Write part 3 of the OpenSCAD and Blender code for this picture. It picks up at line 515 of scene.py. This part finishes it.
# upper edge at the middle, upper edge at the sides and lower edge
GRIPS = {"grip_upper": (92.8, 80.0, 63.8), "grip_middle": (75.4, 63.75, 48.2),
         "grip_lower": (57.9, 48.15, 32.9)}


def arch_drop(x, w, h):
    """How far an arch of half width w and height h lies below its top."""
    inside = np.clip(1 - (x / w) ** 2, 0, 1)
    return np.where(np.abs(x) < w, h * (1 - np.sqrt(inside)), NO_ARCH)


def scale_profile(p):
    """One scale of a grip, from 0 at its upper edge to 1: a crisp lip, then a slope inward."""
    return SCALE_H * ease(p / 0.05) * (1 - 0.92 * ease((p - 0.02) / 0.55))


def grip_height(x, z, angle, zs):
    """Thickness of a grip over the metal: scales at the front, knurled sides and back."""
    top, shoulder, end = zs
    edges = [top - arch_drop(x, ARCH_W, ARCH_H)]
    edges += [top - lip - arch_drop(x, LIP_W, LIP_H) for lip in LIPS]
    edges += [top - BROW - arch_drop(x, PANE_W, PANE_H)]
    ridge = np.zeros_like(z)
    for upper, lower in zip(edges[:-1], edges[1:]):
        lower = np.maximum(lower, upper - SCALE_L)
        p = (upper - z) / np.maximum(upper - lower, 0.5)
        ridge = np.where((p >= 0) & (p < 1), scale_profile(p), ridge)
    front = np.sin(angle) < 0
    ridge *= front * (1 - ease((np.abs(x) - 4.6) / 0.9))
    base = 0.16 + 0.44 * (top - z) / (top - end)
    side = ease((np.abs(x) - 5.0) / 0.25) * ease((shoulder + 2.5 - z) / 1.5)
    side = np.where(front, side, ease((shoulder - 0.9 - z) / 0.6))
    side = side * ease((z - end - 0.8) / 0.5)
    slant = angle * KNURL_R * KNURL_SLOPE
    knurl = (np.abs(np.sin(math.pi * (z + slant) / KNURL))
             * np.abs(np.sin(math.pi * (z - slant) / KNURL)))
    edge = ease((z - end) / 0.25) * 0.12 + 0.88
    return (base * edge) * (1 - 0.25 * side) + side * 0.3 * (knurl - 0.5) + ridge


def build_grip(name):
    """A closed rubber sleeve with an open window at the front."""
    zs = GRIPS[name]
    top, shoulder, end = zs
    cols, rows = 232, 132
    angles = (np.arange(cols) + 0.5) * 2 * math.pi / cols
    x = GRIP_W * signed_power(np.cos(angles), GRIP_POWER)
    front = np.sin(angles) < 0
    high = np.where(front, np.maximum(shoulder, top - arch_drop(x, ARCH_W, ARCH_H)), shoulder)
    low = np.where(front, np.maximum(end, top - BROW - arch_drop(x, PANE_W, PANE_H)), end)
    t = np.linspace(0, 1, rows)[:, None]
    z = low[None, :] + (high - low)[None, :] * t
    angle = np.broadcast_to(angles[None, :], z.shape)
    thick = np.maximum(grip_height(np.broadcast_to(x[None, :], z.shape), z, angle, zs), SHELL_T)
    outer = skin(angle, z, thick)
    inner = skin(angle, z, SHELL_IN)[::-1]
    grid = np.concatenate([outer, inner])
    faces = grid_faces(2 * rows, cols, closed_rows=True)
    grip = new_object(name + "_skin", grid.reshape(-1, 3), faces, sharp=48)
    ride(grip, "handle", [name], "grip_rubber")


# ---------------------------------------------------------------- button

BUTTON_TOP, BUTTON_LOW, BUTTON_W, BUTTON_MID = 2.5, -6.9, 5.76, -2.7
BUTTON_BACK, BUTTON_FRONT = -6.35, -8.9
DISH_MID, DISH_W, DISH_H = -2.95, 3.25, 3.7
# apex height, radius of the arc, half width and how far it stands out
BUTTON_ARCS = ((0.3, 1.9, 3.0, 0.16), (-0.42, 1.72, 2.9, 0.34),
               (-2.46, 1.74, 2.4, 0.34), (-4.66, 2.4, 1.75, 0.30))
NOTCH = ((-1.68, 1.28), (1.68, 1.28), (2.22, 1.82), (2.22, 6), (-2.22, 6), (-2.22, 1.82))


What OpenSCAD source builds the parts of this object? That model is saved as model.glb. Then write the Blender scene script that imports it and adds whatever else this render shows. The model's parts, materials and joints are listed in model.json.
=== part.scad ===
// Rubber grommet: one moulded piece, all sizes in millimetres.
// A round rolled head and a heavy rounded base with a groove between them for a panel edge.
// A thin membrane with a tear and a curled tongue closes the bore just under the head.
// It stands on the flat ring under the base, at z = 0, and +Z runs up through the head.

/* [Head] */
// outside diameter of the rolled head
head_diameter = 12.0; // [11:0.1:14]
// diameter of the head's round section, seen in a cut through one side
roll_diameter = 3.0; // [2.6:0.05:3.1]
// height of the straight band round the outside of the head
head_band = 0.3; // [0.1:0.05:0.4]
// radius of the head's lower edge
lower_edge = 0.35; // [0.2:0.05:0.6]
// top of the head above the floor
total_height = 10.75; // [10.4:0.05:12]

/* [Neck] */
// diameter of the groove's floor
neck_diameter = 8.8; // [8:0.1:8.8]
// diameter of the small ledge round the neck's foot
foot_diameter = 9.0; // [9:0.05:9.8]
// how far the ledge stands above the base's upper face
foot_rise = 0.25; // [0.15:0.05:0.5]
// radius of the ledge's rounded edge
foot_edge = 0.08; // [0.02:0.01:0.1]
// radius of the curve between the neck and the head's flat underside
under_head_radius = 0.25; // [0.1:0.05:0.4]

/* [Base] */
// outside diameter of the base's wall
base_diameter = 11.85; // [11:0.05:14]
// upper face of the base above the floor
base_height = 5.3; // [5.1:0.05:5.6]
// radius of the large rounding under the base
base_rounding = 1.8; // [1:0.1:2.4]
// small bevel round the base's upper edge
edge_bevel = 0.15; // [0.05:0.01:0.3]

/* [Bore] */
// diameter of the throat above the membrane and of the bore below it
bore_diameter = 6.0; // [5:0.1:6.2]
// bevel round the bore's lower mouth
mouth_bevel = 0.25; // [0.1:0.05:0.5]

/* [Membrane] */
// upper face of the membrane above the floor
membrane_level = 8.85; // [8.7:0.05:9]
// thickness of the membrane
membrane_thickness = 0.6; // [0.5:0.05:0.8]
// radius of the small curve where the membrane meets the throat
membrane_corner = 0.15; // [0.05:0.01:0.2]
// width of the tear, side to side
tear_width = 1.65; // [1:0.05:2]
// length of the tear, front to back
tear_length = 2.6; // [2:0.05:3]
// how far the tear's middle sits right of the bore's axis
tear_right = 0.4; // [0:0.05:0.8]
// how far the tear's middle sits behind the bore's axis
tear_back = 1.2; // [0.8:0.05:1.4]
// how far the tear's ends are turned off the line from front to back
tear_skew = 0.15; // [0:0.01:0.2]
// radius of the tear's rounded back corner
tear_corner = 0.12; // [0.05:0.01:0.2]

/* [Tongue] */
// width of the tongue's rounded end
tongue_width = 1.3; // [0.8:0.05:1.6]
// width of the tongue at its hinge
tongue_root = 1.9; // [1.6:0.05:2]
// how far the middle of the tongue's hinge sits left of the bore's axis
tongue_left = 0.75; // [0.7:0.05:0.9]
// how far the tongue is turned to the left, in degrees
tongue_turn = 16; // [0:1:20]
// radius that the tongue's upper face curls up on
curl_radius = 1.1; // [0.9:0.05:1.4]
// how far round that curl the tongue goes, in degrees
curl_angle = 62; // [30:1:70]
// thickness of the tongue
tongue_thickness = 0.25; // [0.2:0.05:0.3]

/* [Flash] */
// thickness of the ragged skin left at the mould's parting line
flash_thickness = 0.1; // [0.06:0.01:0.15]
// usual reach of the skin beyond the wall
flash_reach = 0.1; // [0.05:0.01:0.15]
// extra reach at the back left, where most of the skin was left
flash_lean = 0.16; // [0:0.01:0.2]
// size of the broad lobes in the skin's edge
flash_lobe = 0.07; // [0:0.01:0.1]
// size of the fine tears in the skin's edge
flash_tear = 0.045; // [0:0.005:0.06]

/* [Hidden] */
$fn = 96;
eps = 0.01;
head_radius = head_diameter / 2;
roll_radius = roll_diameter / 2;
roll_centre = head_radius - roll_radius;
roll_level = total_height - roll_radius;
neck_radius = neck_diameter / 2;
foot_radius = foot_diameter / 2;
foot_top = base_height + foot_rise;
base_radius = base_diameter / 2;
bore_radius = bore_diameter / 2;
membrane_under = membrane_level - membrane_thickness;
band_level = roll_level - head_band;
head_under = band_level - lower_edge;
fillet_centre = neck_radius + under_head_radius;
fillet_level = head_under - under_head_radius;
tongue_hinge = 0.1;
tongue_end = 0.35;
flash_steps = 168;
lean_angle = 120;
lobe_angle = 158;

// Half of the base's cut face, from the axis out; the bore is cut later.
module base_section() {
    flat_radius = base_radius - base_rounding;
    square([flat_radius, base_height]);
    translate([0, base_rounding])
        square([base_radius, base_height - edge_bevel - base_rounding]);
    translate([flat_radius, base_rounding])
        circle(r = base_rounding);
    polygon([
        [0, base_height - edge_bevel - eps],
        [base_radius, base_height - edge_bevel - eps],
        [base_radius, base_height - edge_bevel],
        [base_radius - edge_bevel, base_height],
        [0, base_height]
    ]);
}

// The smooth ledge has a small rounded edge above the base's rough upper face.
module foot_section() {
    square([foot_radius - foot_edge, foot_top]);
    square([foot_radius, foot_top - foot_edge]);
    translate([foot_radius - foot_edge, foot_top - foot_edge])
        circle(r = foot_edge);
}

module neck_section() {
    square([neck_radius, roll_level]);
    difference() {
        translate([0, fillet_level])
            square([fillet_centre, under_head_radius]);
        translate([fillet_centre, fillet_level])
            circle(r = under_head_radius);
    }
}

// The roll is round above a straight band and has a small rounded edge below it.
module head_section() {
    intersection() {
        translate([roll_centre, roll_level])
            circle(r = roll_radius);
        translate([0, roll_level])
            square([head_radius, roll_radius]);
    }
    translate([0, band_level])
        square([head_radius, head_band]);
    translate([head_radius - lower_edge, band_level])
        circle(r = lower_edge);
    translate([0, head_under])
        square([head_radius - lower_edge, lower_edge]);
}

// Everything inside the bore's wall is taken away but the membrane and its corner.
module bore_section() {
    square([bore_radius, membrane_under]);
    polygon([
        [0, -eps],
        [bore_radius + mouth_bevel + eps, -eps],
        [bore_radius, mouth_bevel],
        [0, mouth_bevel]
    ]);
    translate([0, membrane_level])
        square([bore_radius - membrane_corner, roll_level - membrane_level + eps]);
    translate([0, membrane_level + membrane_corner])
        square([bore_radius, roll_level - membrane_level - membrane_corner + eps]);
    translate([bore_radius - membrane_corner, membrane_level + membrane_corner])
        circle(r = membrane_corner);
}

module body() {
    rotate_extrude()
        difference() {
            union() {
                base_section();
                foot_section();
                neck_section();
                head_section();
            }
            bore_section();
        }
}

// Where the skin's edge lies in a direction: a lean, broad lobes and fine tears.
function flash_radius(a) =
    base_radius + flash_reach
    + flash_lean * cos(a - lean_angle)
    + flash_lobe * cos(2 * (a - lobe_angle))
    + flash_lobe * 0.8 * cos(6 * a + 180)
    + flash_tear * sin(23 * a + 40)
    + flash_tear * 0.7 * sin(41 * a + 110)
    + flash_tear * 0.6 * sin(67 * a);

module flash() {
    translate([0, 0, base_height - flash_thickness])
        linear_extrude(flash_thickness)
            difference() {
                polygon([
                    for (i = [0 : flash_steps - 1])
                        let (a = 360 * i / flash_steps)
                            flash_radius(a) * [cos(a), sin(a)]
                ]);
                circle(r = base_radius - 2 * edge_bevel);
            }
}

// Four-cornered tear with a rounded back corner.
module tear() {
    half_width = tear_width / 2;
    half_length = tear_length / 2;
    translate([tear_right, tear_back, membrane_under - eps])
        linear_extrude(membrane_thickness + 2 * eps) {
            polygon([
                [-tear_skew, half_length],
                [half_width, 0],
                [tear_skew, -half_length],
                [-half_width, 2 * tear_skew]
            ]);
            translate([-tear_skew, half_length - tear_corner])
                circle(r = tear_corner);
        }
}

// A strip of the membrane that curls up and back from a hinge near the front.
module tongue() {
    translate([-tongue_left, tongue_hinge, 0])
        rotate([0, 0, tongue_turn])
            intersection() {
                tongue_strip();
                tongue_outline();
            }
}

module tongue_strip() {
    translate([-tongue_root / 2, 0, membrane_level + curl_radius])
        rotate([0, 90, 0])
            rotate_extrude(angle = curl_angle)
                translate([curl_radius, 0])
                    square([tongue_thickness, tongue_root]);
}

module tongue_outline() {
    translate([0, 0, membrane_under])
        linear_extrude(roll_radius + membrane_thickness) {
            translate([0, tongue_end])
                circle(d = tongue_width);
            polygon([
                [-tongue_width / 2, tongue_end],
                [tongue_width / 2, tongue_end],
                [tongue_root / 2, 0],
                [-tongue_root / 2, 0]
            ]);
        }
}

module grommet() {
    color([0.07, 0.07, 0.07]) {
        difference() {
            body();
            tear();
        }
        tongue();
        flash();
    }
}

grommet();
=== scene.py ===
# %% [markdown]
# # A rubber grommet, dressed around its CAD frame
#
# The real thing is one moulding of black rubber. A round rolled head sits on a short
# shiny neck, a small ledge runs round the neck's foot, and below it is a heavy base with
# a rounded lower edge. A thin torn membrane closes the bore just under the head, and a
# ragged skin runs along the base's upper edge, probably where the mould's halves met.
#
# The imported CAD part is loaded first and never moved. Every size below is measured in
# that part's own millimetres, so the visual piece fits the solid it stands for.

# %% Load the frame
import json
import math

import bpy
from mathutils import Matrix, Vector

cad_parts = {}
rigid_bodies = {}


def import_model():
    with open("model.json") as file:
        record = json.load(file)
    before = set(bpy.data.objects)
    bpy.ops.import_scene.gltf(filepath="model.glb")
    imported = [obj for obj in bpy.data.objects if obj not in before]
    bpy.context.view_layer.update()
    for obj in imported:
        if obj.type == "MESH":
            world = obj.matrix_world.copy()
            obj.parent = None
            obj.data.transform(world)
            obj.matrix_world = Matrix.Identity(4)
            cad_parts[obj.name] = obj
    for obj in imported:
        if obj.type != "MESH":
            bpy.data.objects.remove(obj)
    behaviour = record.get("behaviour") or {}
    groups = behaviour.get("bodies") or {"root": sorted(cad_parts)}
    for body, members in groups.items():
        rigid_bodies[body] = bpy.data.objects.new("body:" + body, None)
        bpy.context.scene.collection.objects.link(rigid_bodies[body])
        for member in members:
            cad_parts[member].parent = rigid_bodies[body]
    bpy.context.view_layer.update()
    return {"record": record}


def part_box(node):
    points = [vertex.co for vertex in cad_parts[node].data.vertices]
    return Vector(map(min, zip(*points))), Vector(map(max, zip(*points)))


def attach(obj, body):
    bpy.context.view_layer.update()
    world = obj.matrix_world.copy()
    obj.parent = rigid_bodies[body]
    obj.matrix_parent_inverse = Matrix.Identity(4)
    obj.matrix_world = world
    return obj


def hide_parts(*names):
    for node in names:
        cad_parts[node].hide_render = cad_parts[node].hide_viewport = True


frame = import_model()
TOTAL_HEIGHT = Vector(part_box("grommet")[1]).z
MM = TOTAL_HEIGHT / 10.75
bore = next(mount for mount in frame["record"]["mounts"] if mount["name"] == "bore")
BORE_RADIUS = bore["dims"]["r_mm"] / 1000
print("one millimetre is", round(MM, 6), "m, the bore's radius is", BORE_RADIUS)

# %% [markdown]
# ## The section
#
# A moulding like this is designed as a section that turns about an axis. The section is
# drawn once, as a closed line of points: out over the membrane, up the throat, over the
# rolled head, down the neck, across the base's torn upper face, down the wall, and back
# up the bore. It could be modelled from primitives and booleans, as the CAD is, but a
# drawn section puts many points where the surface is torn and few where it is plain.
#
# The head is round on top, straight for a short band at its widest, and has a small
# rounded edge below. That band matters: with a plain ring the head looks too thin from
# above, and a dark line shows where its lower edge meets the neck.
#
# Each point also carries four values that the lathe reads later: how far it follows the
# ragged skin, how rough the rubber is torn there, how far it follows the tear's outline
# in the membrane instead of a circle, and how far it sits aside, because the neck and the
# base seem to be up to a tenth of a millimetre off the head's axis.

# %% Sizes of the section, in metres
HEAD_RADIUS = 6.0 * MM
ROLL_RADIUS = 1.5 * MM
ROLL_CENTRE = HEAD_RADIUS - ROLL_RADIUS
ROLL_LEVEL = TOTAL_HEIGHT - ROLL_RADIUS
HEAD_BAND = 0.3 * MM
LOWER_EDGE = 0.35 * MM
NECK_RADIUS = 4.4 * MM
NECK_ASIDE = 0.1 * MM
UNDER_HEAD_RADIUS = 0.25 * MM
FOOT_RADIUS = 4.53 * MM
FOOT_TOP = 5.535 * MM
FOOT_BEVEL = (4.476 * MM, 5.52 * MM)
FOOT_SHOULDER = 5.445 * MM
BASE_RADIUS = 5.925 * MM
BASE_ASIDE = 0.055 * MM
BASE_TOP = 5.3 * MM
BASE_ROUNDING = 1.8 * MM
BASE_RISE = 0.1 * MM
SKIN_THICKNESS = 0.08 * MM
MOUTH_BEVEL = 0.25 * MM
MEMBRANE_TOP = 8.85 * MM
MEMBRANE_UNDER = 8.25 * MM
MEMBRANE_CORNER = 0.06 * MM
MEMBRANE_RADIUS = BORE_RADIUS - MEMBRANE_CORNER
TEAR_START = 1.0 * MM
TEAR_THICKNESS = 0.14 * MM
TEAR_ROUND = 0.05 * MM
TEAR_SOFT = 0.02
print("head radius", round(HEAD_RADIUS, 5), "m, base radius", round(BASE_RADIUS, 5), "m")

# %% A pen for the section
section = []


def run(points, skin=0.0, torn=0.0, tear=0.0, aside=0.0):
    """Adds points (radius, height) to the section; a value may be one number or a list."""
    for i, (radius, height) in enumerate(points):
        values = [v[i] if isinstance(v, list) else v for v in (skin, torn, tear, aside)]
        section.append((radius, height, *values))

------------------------

What is required => Nothing but the lines from the line that contains "near the front." through the line that contains "imported = [obj" should be given again, each exactly as it stands, both ends included.

Final result =>
// A strip of the membrane that curls up and back from a hinge near the front.
module tongue() {
    translate([-tongue_left, tongue_hinge, 0])
        rotate([0, 0, tongue_turn])
            intersection() {
                tongue_strip();
                tongue_outline();
            }
}

module tongue_strip() {
    translate([-tongue_root / 2, 0, membrane_level + curl_radius])
        rotate([0, 90, 0])
            rotate_extrude(angle = curl_angle)
                translate([curl_radius, 0])
                    square([tongue_thickness, tongue_root]);
}

module tongue_outline() {
    translate([0, 0, membrane_under])
        linear_extrude(roll_radius + membrane_thickness) {
            translate([0, tongue_end])
                circle(d = tongue_width);
            polygon([
                [-tongue_width / 2, tongue_end],
                [tongue_width / 2, tongue_end],
                [tongue_root / 2, 0],
                [-tongue_root / 2, 0]
            ]);
        }
}

module grommet() {
    color([0.07, 0.07, 0.07]) {
        difference() {
            body();
            tear();
        }
        tongue();
        flash();
    }
}

grommet();
=== scene.py ===
# %% [markdown]
# # A rubber grommet, dressed around its CAD frame
#
# The real thing is one moulding of black rubber. A round rolled head sits on a short
# shiny neck, a small ledge runs round the neck's foot, and below it is a heavy base with
# a rounded lower edge. A thin torn membrane closes the bore just under the head, and a
# ragged skin runs along the base's upper edge, probably where the mould's halves met.
#
# The imported CAD part is loaded first and never moved. Every size below is measured in
# that part's own millimetres, so the visual piece fits the solid it stands for.

# %% Load the frame
import json
import math

import bpy
from mathutils import Matrix, Vector

cad_parts = {}
rigid_bodies = {}


def import_model():
    with open("model.json") as file:
        record = json.load(file)
    before = set(bpy.data.objects)
    bpy.ops.import_scene.gltf(filepath="model.glb")
    imported = [obj for obj in bpy.data.objects if obj not in before]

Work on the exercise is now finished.